You haven't changed the need for politicians to get their faces on the TV in order to get elected. So now what determines whether they get on TV? They can still buy advertising themselves, of course, but only if the candidate is rich. Not really what we were going for. And even then, who has more power in this scenario? A millionaire candidate who can personally afford to buy some TV spots or the billionaire who owns the local TV stations? And if the prospect of handing Comcast/MSNBC and News Corp that much control over elections doesn't make the point sufficiently, imagine what happens when MSNBC, Fox and CNN are purchased by Exxon, Chevron and BP.

You can't stop people from buying airtime. It only consolidates the power of the people selling it. What you can do is public financing of elections. Public financing doesn't restrict anyone's speech -- the candidate can buy the same ad with money from the treasury as with money from coal producers. But the candidates are going to work for whoever is funding them; if that isn't the general public then it will be defense contractors and Monsanto.
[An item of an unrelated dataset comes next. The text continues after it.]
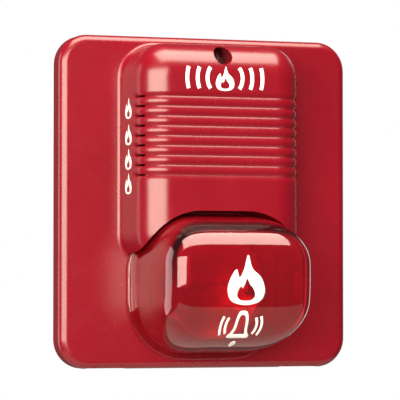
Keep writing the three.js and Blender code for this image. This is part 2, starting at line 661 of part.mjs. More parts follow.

The answer is simple: these are not democracies. Pretty much the only democratic aspect in nowadays "representative democracies" is that every 5 years you get to chose which of 2 leaders you prefer to govern your state/city. That's a little light to call the whole system a "democracy". You'll never make sense of politics if you don't get that.
An intrinsic part of being a democracy involves people being free to support a cause they want to, including financially.

It's not as if rich people are going to stop spending to influence electoral results in favour of candidates whose policies work in their interests if they're banned from handing the money over directly and transparently.

Well don't underestimate the power of the poor : they are more numerous so a candidate with less money but with a program oriented toward them may eventually win.